Source des tableaux, CCES, rapport déchets 2021


Conclusion provisoire

Ce que nous apprend 2021 est très préoccupant pour l'avenir immédiat. En 2021 le budget déchets a été déficitaire de - 626.000 €, pour un budget de 4 M. d'euros soit 15% de déficit. Quelle banque accepterait ça d'une entreprise, ou d'un particulier. Nous continuons de penser que le budget annexe déchets de la CCES mériterait de faire l'objet d'un examen de la part des magistrats de la cour régionale des comptes. Mais, début 2022, le préfet n'a pas répondu favorablement à notre requête en ce sens, se déclarant incompétent en la matière.
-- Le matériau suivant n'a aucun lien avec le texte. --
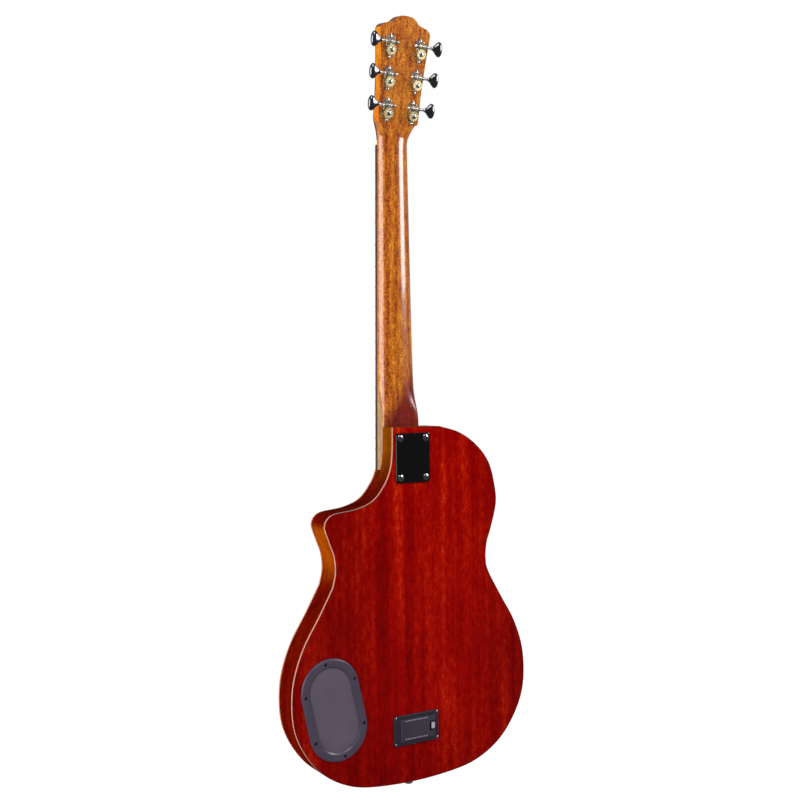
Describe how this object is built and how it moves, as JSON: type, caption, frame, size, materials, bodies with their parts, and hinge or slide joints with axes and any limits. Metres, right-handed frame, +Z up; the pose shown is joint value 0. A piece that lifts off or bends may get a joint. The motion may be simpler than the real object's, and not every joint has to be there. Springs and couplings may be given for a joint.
{
  "type": "thinline acoustic-electric guitar",
  "caption": "Thin hollow-bodied acoustic-electric guitar with a cutaway, bolt-on neck, open-gear tuners, a battery box and an oval cover on its back.",
  "frame": {"origin": "under the middle of the guitar, level with the end of the jack", "axes": "+Z up the neck from the jack to the head, +Y from the back through the soundboard to the strings, +X towards the bass side, away from the cutaway"},
  "size_m": [0.3486, 0.0582, 0.9931],
  "materials": {
    "side_mahogany": "gloss",
    "back_mahogany": "gloss",
    "top_spruce": "gloss",
    "cream_binding": "gloss",
    "inner_mahogany": "bare",
    "brace_spruce": "bare",
    "neck_mahogany": "gloss",
    "rosewood": "satin",
    "bone": "polished",
    "gloss_black": "gloss",
    "grey_plastic": "fine matt",
    "chrome": "polished",
    "brass": "polished",
    "steel": "bright",
    "bronze_winding": "wound",
    "circuit_board": "matt",
    "battery_case": "painted"
  },
  "bodies": {
    "guitar": {"rim": "side_mahogany", "back_plate": "back_mahogany", "top_plate": "top_spruce", "back_binding": "cream_binding", "top_binding": "cream_binding", "neck_block": "inner_mahogany", "tail_block": "inner_mahogany", "back_brace_upper": "brace_spruce", "back_brace_lower": "brace_spruce", "top_x_brace": "brace_spruce", "bridge_plate": "inner_mahogany", "neck": "neck_mahogany", "truss_rod": "steel", "head_veneer": "rosewood", "truss_rod_cover": "gloss_black", "fingerboard": "rosewood", "nut": "bone", "bridge": "rosewood", "saddle": "bone", "saddle_pickup": "steel", "string_1": "steel", "string_2": "steel", "string_3": "bronze_winding", "string_4": "bronze_winding", "string_5": "bronze_winding", "string_6": "bronze_winding", "neck_plate": "gloss_black", "neck_screw_1": "chrome", "neck_screw_2": "chrome", "neck_screw_3": "chrome", "neck_screw_4": "chrome", "oval_cover": "grey_plastic", "battery_frame": "grey_plastic", "battery": "battery_case", "preamp_board": "circuit_board", "end_jack": "chrome", "tuner_plate_1": "chrome", "tuner_plate_2": "chrome", "tuner_plate_3": "chrome", "tuner_plate_4": "chrome", "tuner_plate_5": "chrome", "tuner_plate_6": "chrome"},
    "tuner_worm_1": {"tuner_worm_1": "chrome"},
    "tuner_gear_1": {"tuner_gear_1": "brass"},
    "tuner_worm_2": {"tuner_worm_2": "chrome"},
    "tuner_gear_2": {"tuner_gear_2": "brass"},
    "tuner_worm_3": {"tuner_worm_3": "chrome"},
    "tuner_gear_3": {"tuner_gear_3": "brass"},
    "tuner_worm_4": {"tuner_worm_4": "chrome"},
    "tuner_gear_4": {"tuner_gear_4": "brass"},
    "tuner_worm_5": {"tuner_worm_5": "chrome"},
    "tuner_gear_5": {"tuner_gear_5": "brass"},
    "tuner_worm_6": {"tuner_worm_6": "chrome"},
    "tuner_gear_6": {"tuner_gear_6": "brass"},
    "knob_1": {"knob_1": "gloss_black"},
    "knob_2": {"knob_2": "gloss_black"},
    "knob_3": {"knob_3": "gloss_black"},
    "battery_door": {"battery_door": "grey_plastic"},
    "battery_latch": {"battery_latch": "grey_plastic"}
  },
  "joints": [
    {"name": "tuner_1_button_turn", "type": "hinge", "parent": "guitar", "child": "tuner_worm_1", "pos_m": [-0.01894, -0.00943, 0.87751], "axis": [1, 0, 0], "continuous": true},
    {"name": "tuner_1_post_turn", "type": "hinge", "parent": "guitar", "child": "tuner_gear_1", "pos_m": [-0.01894, -0.00217, 0.86898], "axis": [0, -0.9816, -0.1908], "continuous": true},
    {"name": "tuner_2_button_turn", "type": "hinge", "parent": "guitar", "child": "tuner_worm_2", "pos_m": [-0.02054, -0.01693, 0.91608], "axis": [1, 0, 0], "continuous": true},
    {"name": "tuner_2_post_turn", "type": "hinge", "parent": "guitar", "child": "tuner_gear_2", "pos_m": [-0.02054, -0.00967, 0.90756], "axis": [0, -0.9816, -0.1908], "continuous": true},
    {"name": "tuner_3_button_turn", "type": "hinge", "parent": "guitar", "child": "tuner_worm_3", "pos_m": [-0.02214, -0.02443, 0.95466], "axis": [1, 0, 0], "continuous": true},
    {"name": "tuner_3_post_turn", "type": "hinge", "parent": "guitar", "child": "tuner_gear_3", "pos_m": [-0.02214, -0.01717, 0.94614], "axis": [0, -0.9816, -0.1908], "continuous": true},
    {"name": "tuner_4_button_turn", "type": "hinge", "parent": "guitar", "child": "tuner_worm_4", "pos_m": [0.02226, -0.02443, 0.95466], "axis": [1, 0, 0], "continuous": true},
    {"name": "tuner_4_post_turn", "type": "hinge", "parent": "guitar", "child": "tuner_gear_4", "pos_m": [0.02226, -0.01717, 0.94614], "axis": [0, -0.9816, -0.1908], "continuous": true},
    {"name": "tuner_5_button_turn", "type": "hinge", "parent": "guitar", "child": "tuner_worm_5", "pos_m": [0.02066, -0.01693, 0.91608], "axis": [1, 0, 0], "continuous": true},
    {"name": "tuner_5_post_turn", "type": "hinge", "parent": "guitar", "child": "tuner_gear_5", "pos_m": [0.02066, -0.00967, 0.90756], "axis": [0, -0.9816, -0.1908], "continuous": true},
    {"name": "tuner_6_button_turn", "type": "hinge", "parent": "guitar", "child": "tuner_worm_6", "pos_m": [0.01906, -0.00943, 0.87751], "axis": [1, 0, 0], "continuous": true},
    {"name": "tuner_6_post_turn", "type": "hinge", "parent": "guitar", "child": "tuner_gear_6", "pos_m": [0.01906, -0.00217, 0.86898], "axis": [0, -0.9816, -0.1908], "continuous": true},
    {"name": "knob_1_turn", "type": "hinge", "parent": "guitar", "child": "knob_1", "pos_m": [-0.12518, 0.01449, 0.15454], "axis": [0, 1, 0], "range_deg": [-150, 150]},
    {"name": "knob_2_turn", "type": "hinge", "parent": "guitar", "child": "knob_2", "pos_m": [-0.11724, 0.01449, 0.1184], "axis": [0, 1, 0], "range_deg": [-150, 150]},
    {"name": "knob_3_turn", "type": "hinge", "parent": "guitar", "child": "knob_3", "pos_m": [-0.10929, 0.01449, 0.08226], "axis": [0, 1, 0], "range_deg": [-150, 150]},
    {"name": "battery_door_hinge", "type": "hinge", "parent": "guitar", "child": "battery_door", "pos_m": [-0.02134, -0.02641, 0.0769], "axis": [0, 0, -1], "range_deg": [0, 95]},
    {"name": "battery_latch_press", "type": "slide", "parent": "battery_door", "child": "battery_latch", "axis": [-1, 0, 0], "range_m": [0, 0.0015], "stiffness_N_per_m": 300}
  ],
  "couplings": [
    {"joint": "tuner_1_post_turn", "follows": "tuner_1_button_turn", "ratio": -0.071429},
    {"joint": "tuner_2_post_turn", "follows": "tuner_2_button_turn", "ratio": -0.071429},
    {"joint": "tuner_3_post_turn", "follows": "tuner_3_button_turn", "ratio": -0.071429},
    {"joint": "tuner_4_post_turn", "follows": "tuner_4_button_turn", "ratio": 0.071429},
    {"joint": "tuner_5_post_turn", "follows": "tuner_5_button_turn", "ratio": 0.071429},
    {"joint": "tuner_6_post_turn", "follows": "tuner_6_button_turn", "ratio": 0.071429}
  ]
}
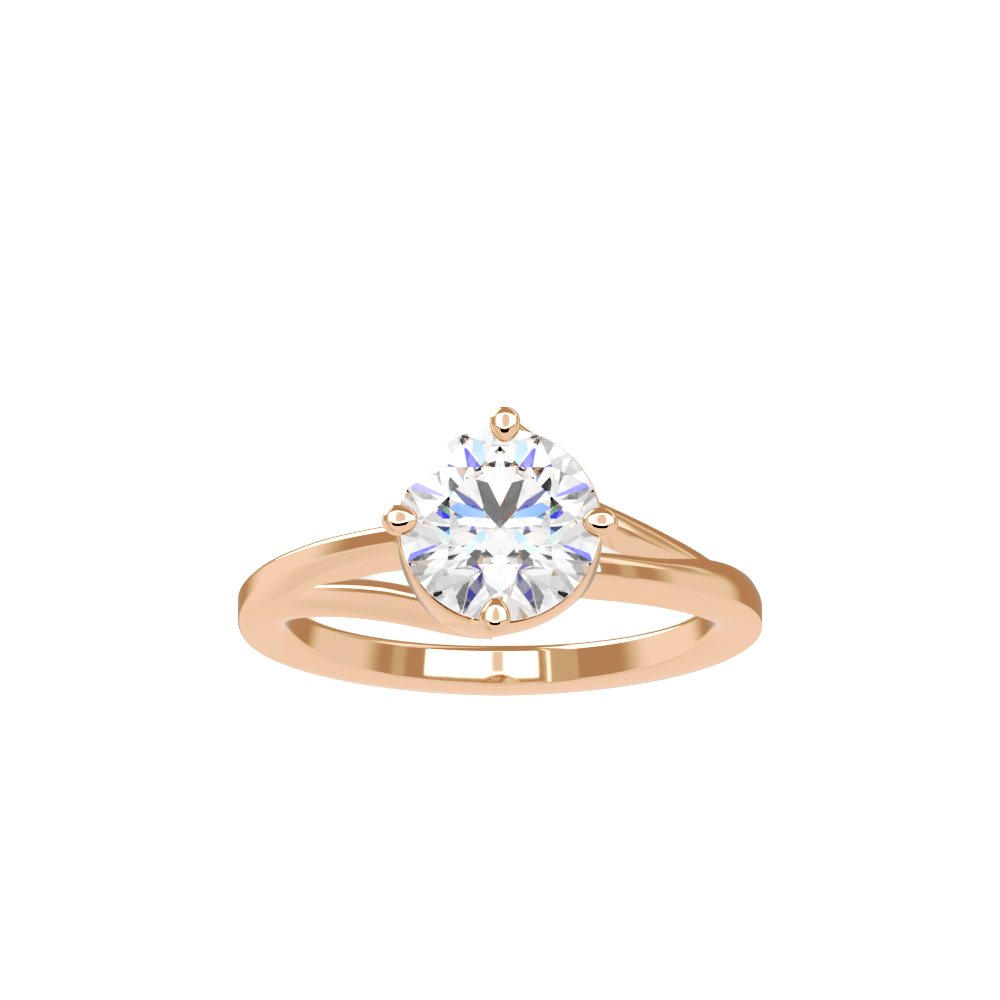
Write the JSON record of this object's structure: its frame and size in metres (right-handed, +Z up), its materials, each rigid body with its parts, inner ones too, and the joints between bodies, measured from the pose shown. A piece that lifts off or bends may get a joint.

Cette fois, le trou a pu être comblé, pour moitié, par ce qui restait des excédents cumulés des années précédentes : 333.000 €. Pour l'année 2022 en cours, la forte hausse des tarifs ( + 64 %) au 1er janvier, visait à rétablir cet équilibre compromis. Mais, cette fois-ci plus de cagnotte conservée des années précédentes ! Comment boucher le trou ? Devinez quoi !

On peut donc craindre et s'attendre au  pire en 2023, avec une nouvelle augmentation des tarifs. D'autant que les décideurs du dossier n'en disent plus rien depuis le tout début de l'année, ce qui n'est pas bon signe du tout. Mais il faudra bien qu'un jour, qui ne saurait tarder indéfiniment, ils parlent.